By 2011, the Irish Census found that 17% of the Irish population indicated that they had not been born in Ireland, an increase of 25% from 2006. Again in 2011, 12% indicated they did not have Irish nationality. While 85% of the population indicated that they were white and Irish, there was also an 87% increase between 2006 and 2011 in the population with non-Chinese Asian ethnic background (mainly Indian, Pakistani, and Filipino), most of whom were under the age of 40. Over half a million (514,068) of the 4.5 million Irish residents spoke a foreign language at home in 2011 and, unsurprisingly, Polish was by far the most common, followed by French, Lithuanian and German. On top of these demographic changes, technology also enabled new transnational practices. The rapid expansion of broadband and wireless capabilities in Ireland and abroad have meant that 81% of people in Ireland in 2012 connected to the world via the Internet up from 61% in 2008.

What do this increasing volume of contacts and the rise of intimate transnational connections between Irish and non-Irish people mean for relations within and beyond Irish society?

Families – in their diverse forms – are at the crossroads of intersecting institutions that shape cultural understandings of love and intimacy, determining which loves and intimacies are seen as legitimate and which are not. These understandings often take the form of repertoires of emotional behaviors. These transnational families and emotional practices have become ever more central to Irish everyday life. We know from the Census 2011 that there are “mixed Irish/non-Irish” households. This could be family members with different nationalities such as Irish-born children and their Nigerian-born parents who live together or groups of friends from different nations living communally in a single household. Some ethnic groups have particularly high rates of living in such “mixed” households, including those from the USA (72%), UK (64%) and Nigeria (77%).

With increasing ethnic/racial diversity, mixed Irish/non-Irish households, and a diversity of family forms in Ireland, Ireland has experienced the growth of a family-based multiculturalism, what Ulrich Beck calls “global families.” These families are often interracial, intercultural, interfaith, and multilingual, connected to others outside Ireland and across the world through electronic media. 29% of Internet users in Ireland in 2012 reported they used webcam technology to videoconference, thereby creating and maintaining transnational emotional support networks.

How are these increasingly diverse families serving as a hub for social networks connecting Ireland to the world? As already suggested, one of the main vehicles for transnational connections is not economic, but emotional and cultural ties, increasingly sustained through the use of digital technology. The use of Skype webcam technology allows families in Ireland to create spaces of “transconnectivity,” simultaneously practicing belonging across vast temporal and geographic distances. This in turn subtly shapes how people “do” emotion work with multiple platforms (polymedia) of digital technology. Elliott and Urry argue that the increasing use of technology has led people to “bank” their emotions into technological devices (such as text messaging and photos on line) for withdrawal at a later time – “the individual might be said to be engaged in an act of ‘emotional banking’ depositing affects, moods, dispositions into the object world and storing such aspects of self-experience until they are withdrawn for future forms of symbolization and thinking” (Elliott and Urry, Mobile Lives, 2010: 39). In addition to emotional banking, these transnational families also engage in practices of what I call “emotional streaming,” through continuous and ongoing interaction using the webcam.

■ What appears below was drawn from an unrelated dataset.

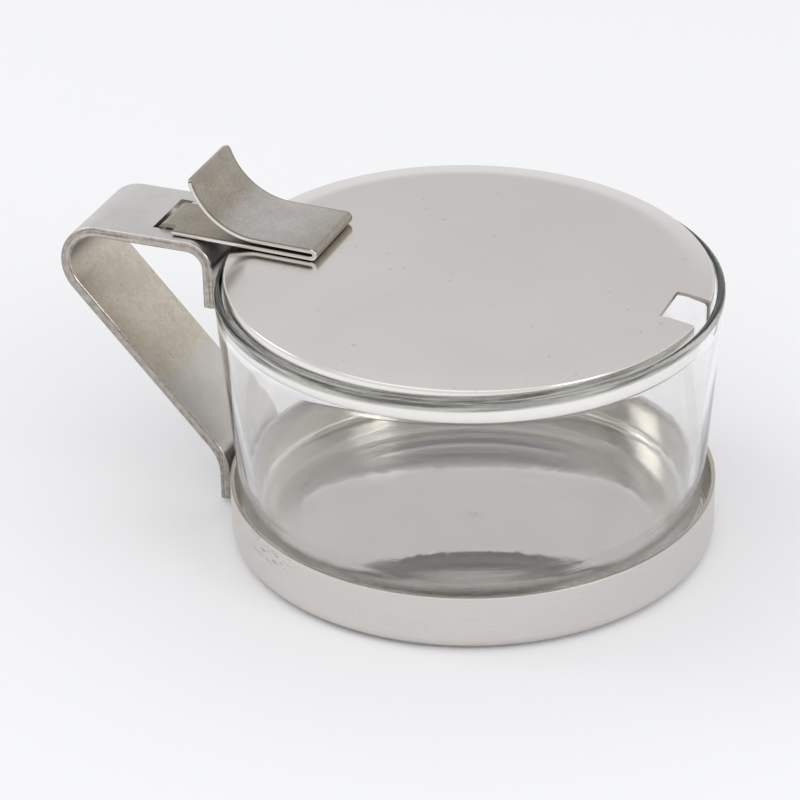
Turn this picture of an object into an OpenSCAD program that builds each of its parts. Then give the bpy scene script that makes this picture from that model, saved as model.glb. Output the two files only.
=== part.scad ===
// Serving bowl with a hinged lid: a clear glass bowl stands in a shallow steel tray. A bent strap
// welded to the tray is the handle, and the lid's folded thumb lever hooks through a slot in it.
// Origin: centre of the tray's underside. +X points away from the handle, +Z up.

/* [Tray] */
// Outer radius of the tray
tray_r = 48.7; // [47:0.1:50]
// Height of the tray's wall
tray_h = 12.1; // [8:0.1:16]
// Outer radius of the bend between floor and wall
tray_bend_r = 3; // [1.5:0.1:5]
// Thickness of the tray's sheet
tray_t = 0.9; // [0.6:0.1:1.2]

/* [Glass bowl] */
// Outer radius of the bowl at its rim
rim_r = 50; // [49.5:0.1:50.2]
// Height of the rim above the table
rim_z = 54.5; // [50:0.1:55]
// Growth of the outer radius for each millimetre of height
taper = 0.08; // [0.06:0.01:0.1]
// Thickness of the wall at the rim
rim_t = 1.2; // [1:0.1:1.4]
// Thickness of the wall just above the base
heel_t = 2.2; // [1.6:0.1:3]
// Thickness of the base
base_t = 3; // [2:0.1:5]
// Outer radius of the round between base and wall
heel_r = 10.5; // [6:0.1:12]
// Place of the bowl's axis along X
bowl_x = -0.3; // [-0.5:0.1:0]

/* [Handle strap] */
// Width of the strap
strap_w = 22; // [18:0.5:24]
// Thickness of the strap
strap_t = 2.2; // [1.8:0.1:2.4]
// Height of the strap's top face
strap_top = 58.7; // [58:0.1:60]
// Centre of the outer bend along X
outer_bend_x = -75.5; // [-80:0.5:-72]
// Outer radius of the bend at the far end
outer_bend_r = 8.7; // [6:0.1:12]
// Lean of the slanted run from upright, in degrees
lean = 42.4; // [36:0.1:48]
// Middle radius of the bend above the tray
foot_bend_r = 10.1; // [6:0.1:14]
// Centre of the bend beside the bowl along X
inner_bend_x = -56.2; // [-58:0.1:-56]
// Outer radius of the bend beside the bowl
inner_bend_r = 5.6; // [4:0.1:5.6]
// Height of the lower end of the strap
tab_low_z = 1.3; // [0.5:0.1:3]
// Height of the upper end of the strap
tab_high_z = 44.9; // [40:0.1:48]

/* [Hinge] */
// Length of the slot across the strap
slot_l = 13.6; // [12:0.1:15]
// Far edge of the slot along X
slot_x = -65.15; // [-66:0.05:-65]
// Hinge axis along X
hinge_x = -62; // [-62.5:0.1:-61.5]
// Gap between the bar and the lever's hook
hinge_gap = 0.3; // [0.2:0.05:0.4]
// Slope of the closed lid, in degrees
droop = 1.3; // [1:0.1:1.4]

/* [Lid] */
// Outer radius of the lid
lid_r = 47.9; // [47.6:0.1:48]
// Place of the lid's centre along X
lid_x = -0.4; // [-0.6:0.1:-0.2]
// Depth of the skirt below the lid's edge
skirt_h = 6.7; // [4:0.1:8]
// Rise of the flat top above the edge
lid_rise = 0.75; // [0.4:0.05:1.2]
// Width of the sloped margin
margin_w = 4.9; // [3:0.1:8]
// Thickness of the lid's sheet
lid_t = 0.7; // [0.5:0.1:0.9]
// Width of the spoon notch
notch_w = 10.7; // [8:0.1:14]
// Middle of the notch along Y
notch_y = 0.45; // [-1:0.05:1]
// Inner edge of the notch along X
notch_x = 40.4; // [38:0.1:43]

/* [Thumb lever] */
// Width of the lever's leaves
lever_w = 18.5; // [16:0.5:20]
// Width of the neck that passes the slot
neck_w = 10; // [8:0.1:11]
// Middle of the neck along Y
neck_y = -1.5; // [-1.6:0.1:1.6]
// Thickness of the lever's sheet
lever_t = 0.9; // [0.7:0.05:0.9]
// Start of the full-width leaf along X
shoulder_x = -59.9; // [-60:0.1:-59]
// Outermost point of the fold along X
fold_x = -28.7; // [-32:0.1:-26]
// Gap between the two leaves
fold_gap = 0.6; // [0.4:0.1:1]
// Radius of the thumb rest's hollow side
rest_r = 14.2; // [12:0.1:16]
// Turn of the thumb rest, in degrees
rest_turn = 74.5; // [60:0.5:80]
// Start of the thumb rest along X
rest_x = -41.7; // [-44:0.1:-40]

/* [Hidden] */
// Gap that a spot weld fills
weld_gap = 0.15;
// Radius of a spot weld
weld_r = 2;
// Spacing of a pair of spot welds
weld_pitch = 8;
// Middle of the lever's welds along X
lever_weld_x = -38;
// Height of the tab's welds
tab_weld_z = 4.5;
// Largest turn between two points of a bend, in degrees
bend_step = 6;
// Cutter length past a surface
over = 5;
// Bar of the strap that the lever turns on
bar_r = strap_t / 2;
hinge_z = strap_top - bar_r;
hook_r = bar_r + hinge_gap;
hook_mid_r = hook_r + lever_t / 2;
leaf_z = hinge_z + hook_r;
plate_z = leaf_z - weld_gap;
edge_z = plate_z - lid_rise;
fold_mid_r = (lever_t + fold_gap) / 2;
// Short end of the hook, under the strap
hook_foot_l = 1.9;
hook_bend_r = 1.25;
hook_leg_l = 0.55;
// Strap's middle line
tab_mid_x = -(tray_r + weld_gap + strap_t / 2);
upper_mid_r = outer_bend_r - strap_t / 2;
inner_mid_r = inner_bend_r - strap_t / 2;
slant_l = (tab_mid_x - foot_bend_r * (1 - cos(lean)) - outer_bend_x + upper_mid_r * cos(lean)) / sin(lean);
slant_top_z = hinge_z - upper_mid_r - upper_mid_r * sin(lean);
foot_bend_z = slant_top_z - slant_l * cos(lean) - foot_bend_r * sin(lean);
tab_high_l = hinge_z - inner_mid_r - tab_high_z;

$fn = 96;

// Quarter of a square with a rounded far corner, to round the corners of turned profiles
module rounded_corner(r) {
    intersection() {
        circle(r);
        square(r);
    }
}

// Points along one side of a bent strip, at a distance off to the left of its middle line. Each run is
// [straight length, middle radius of the bend after it, turn to the left in degrees].
function side_points(runs, off, at, heading, i = 0) =
    i == len(runs) ? [] :
    let (
        side = runs[i][2] < 0 ? -1 : 1,
        r = runs[i][1],
        bend_at = at + runs[i][0] * [cos(heading), sin(heading)],
        centre = bend_at + side * r * [-sin(heading), cos(heading)],
        steps = r == 0 ? 0 : ceil(abs(runs[i][2]) / bend_step),
        last = heading + runs[i][2]
    )
    concat(
        [for (k = [0:steps])
            let (h = heading + (steps == 0 ? 0 : runs[i][2] * k / steps))
            centre + (off - side * r) * [-sin(h), cos(h)]],
        side_points(runs, off, centre - side * r * [-sin(last), cos(last)], last, i + 1)
    );

// A strip of thickness t and width w, bent in the XZ plane
module strip(runs, t, w, at, heading) {
    start = [[0, 0, 0]];
    left = side_points(concat(start, runs), t / 2, at, heading);
    right = side_points(concat(start, runs), -t / 2, at, heading);
    rotate([90, 0, 0]) linear_extrude(w, center = true)
        polygon(concat(left, [for (k = [len(right) - 1:-1:0]) right[k]]));
}

// Turns the closed lid about the hinge to the slope at which it rests
module at_rest() {
    translate([hinge_x, 0, hinge_z])
        rotate([0, droop, 0])
            translate([-hinge_x, 0, -hinge_z]) children();
}

// Shallow dish of drawn sheet: solid of revolution of a cup's profile
module cup_shape(r, h, bend) {
    rotate_extrude() union() {
        translate([0, bend]) square([r, h - bend]);
        square([r - bend, bend]);
        translate([r - bend, bend]) mirror([0, 1]) rounded_corner(bend);
    }
}

module tray() {
    color("silver") difference() {
        cup_shape(tray_r, tray_h, tray_bend_r);
        translate([0, 0, tray_t])
            cup_shape(tray_r - tray_t, tray_h + over, tray_bend_r - tray_t);
    }
}

module handle() {
    color("darkgray") {
        difference() {
            strip([
                [foot_bend_z - tab_low_z, foot_bend_r, lean],
                [slant_l, upper_mid_r, -90 - lean],
                [inner_bend_x - outer_bend_x, inner_mid_r, -90],
                [tab_high_l, 0, 0]
            ], strap_t, strap_w, [tab_mid_x, tab_low_z], 90);
            translate([slot_x, -slot_l / 2, hinge_z - over])
                cube([hinge_x - slot_x, slot_l, 2 * over]);
        }
        translate([hinge_x, slot_l / 2, hinge_z]) rotate([90, 0, 0]) cylinder(h = slot_l, r = bar_r);
    }
}

// Two spot welds between the strap's lower tab and the tray's wall
module handle_welds() {
    color("gray") difference() {
        for (y = [-weld_pitch / 2, weld_pitch / 2])
            translate([-tray_r - weld_gap, y, tab_weld_z]) rotate([0, 90, 0]) cylinder(h = 1, r = weld_r);
        cylinder(h = tray_h, r = tray_r, $fn = 400);
    }
}

module glass_bowl() {
    foot_z = tray_t;
    wall_r = rim_r - taper * (rim_z - foot_z - heel_r);
    inner_floor_z = foot_z + base_t;
    inner_heel_r = heel_r - heel_t / 2;
    inner_wall_r = wall_r - heel_t;
    round_top_z = inner_floor_z + inner_heel_r;
    lip_r = rim_t / 2;
    color("lightcyan", 0.4) translate([bowl_x, 0, 0]) rotate_extrude() {
        difference() {
            union() {
                polygon([[0, foot_z], [wall_r - heel_r, foot_z], [wall_r - heel_r, foot_z + heel_r],
                    [wall_r, foot_z + heel_r], [rim_r, rim_z - lip_r], [0, rim_z - lip_r]]);
                translate([wall_r - heel_r, foot_z + heel_r]) mirror([0, 1]) rounded_corner(heel_r);
            }
            polygon([[0, inner_floor_z], [inner_wall_r - inner_heel_r, inner_floor_z],
                [inner_wall_r - inner_heel_r, round_top_z], [inner_wall_r, round_top_z],
                [rim_r - rim_t, rim_z - lip_r], [0, rim_z - lip_r]]);
            translate([inner_wall_r - inner_heel_r, round_top_z])
                mirror([0, 1]) rounded_corner(inner_heel_r);
        }
        translate([rim_r - lip_r, rim_z - lip_r]) circle(lip_r);
    }
}

module lid() {
    flat_r = lid_r - margin_w;
    skirt_z = edge_z - skirt_h;
    color("gainsboro") at_rest() translate([lid_x, 0, 0]) difference() {
        rotate_extrude() difference() {
            polygon([[0, skirt_z], [lid_r, skirt_z], [lid_r, edge_z], [flat_r, plate_z], [0, plate_z]]);
            polygon([[0, skirt_z - over], [lid_r - lid_t, skirt_z - over], [lid_r - lid_t, edge_z - lid_t],
                [flat_r, plate_z - lid_t], [0, plate_z - lid_t]]);
        }
        translate([notch_x - lid_x, notch_y - notch_w / 2, skirt_z - over])
            cube([lid_r, notch_w, skirt_h + 3 * over]);
    }
}

module thumb_lever() {
    straight_end = fold_x - lever_t - fold_gap / 2;
    start = [hinge_x - hook_mid_r - hook_bend_r - hook_foot_l, hinge_z - hook_leg_l - hook_bend_r];
    color("darkgray") at_rest() difference() {
        strip([
            [hook_foot_l, hook_bend_r, 90],
            [hook_leg_l, hook_mid_r, -90],
            [straight_end - hinge_x, fold_mid_r, 180],
            [straight_end - rest_x, rest_r + lever_t / 2, -rest_turn]
        ], lever_t, lever_w, start, 0);
        for (y = [neck_y - neck_w / 2 - lever_w, neck_y + neck_w / 2])
            translate([shoulder_x - lever_w, y, hinge_z - over])
                cube([lever_w, lever_w, over + hook_r + lever_t + fold_gap / 2]);
    }
}

// Two spot welds between the lid's plate and the lever's lower leaf
module lever_welds() {
    color("gray") at_rest()
        for (y = [-weld_pitch / 2, weld_pitch / 2])
            translate([lever_weld_x, y, plate_z]) cylinder(h = weld_gap, r = weld_r);
}

tray();
handle();
handle_welds();
glass_bowl();
lid();
thumb_lever();
lever_welds();
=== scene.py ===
# Serving bowl with a hinged lid: tray, strap handle, glass bowl, lid and thumb lever, on a pale table.
import math

import bpy
from mathutils import Matrix, Vector


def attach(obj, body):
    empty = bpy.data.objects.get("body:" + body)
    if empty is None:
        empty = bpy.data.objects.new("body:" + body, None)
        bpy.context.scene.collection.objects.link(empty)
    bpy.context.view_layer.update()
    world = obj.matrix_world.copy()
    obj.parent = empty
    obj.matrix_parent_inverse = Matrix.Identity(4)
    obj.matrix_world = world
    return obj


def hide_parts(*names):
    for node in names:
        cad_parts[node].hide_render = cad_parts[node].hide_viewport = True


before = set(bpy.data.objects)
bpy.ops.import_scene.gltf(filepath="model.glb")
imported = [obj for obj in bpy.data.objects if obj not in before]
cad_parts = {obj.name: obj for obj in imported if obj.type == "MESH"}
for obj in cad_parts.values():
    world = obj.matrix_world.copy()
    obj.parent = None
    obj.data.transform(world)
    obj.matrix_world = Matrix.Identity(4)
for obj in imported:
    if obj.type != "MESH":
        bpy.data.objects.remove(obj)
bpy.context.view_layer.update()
MM = 0.001

# ---- Table and studio ------------------------------------------------------------------------------
# A wide white sweep under a large soft box, with a smaller box at each side and a white room all
# round, as for a catalogue picture. The camera stands well back with a long lens and looks down.
bpy.context.scene.view_settings.view_transform = "Standard"
bpy.context.scene.cycles.max_bounces = 32
bpy.context.scene.cycles.transmission_bounces = 32
bpy.context.scene.cycles.glossy_bounces = 16
AZIMUTH, ELEVATION, ROLL = (math.radians(a) for a in (22.43, 28.98, -1.2))
AIM = Vector((-13.19, -5.445, 28.41)) * MM
DISTANCE = 700.3 * MM
LENS = 158.5

outward = math.cos(ELEVATION)
back = Vector((math.sin(AZIMUTH) * outward, -math.cos(AZIMUTH) * outward, math.sin(ELEVATION)))
level = Vector((math.cos(AZIMUTH), math.sin(AZIMUTH), 0))
right = level * math.cos(ROLL) + back.cross(level) * math.sin(ROLL)
bpy.ops.object.camera_add()
camera = bpy.context.object
camera.data.lens = LENS
camera_turn = Matrix((right, back.cross(right), back)).transposed().to_4x4()
camera.matrix_world = Matrix.Translation(AIM + back * DISTANCE) @ camera_turn
bpy.context.scene.camera = camera


def soft_box(name, place, aim, size, power, tint=(1, 1, 1)):
    """A square area light at a place, turned towards a point."""
    bpy.ops.object.light_add(type="AREA", location=place)
    lamp = bpy.context.object
    lamp.name = name
    lamp.rotation_euler = (Vector(aim) - Vector(place)).to_track_quat("-Z", "Y").to_euler()
    lamp.data.size = size
    lamp.data.energy = power
    lamp.data.color = tint


soft_box("overhead_box", (0.0, -0.6, 1.05), (0, -0.1, 0), 1.4, 3.0, (1.0, 0.985, 0.965))
soft_box("right_box", (1.0, -0.3, 0.6), (0, 0, 0.03), 0.45, 2.2, (0.95, 0.965, 1.0))
soft_box("left_box", (-1.0, -0.1, 0.7), (0, 0, 0.03), 0.4, 1.3, (0.95, 0.965, 1.0))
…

Skype webcam use is not simply used as a voice call with a small visual aspect – sitting at the computer screen in a face-to-face headshot. Instead, continuous webcam use is more like “streaming” a video or movie on line and is used as a “window” into the movement, noise and chaos of everyday life over hours, not minutes. Using Skype, sometimes daily and for long periods of time, to stay in touch with their loved ones, makes users solidify emotional ties and create a sense of belonging across space and time. The use of the webcam helps transnationally connected families to cope with and respond to conditions of time and space intensification – de-intensifying emotional interaction by leaving the webcam on all day and enabling ongoing long-distance interaction.

New households in Ireland are changing not only the demographic structure of the society but also the geographic reach of the family itself. With these new technologies, families are changing the ways that Irish people – and the increasingly diverse people they are connected to – live their emotions and their intimate lives.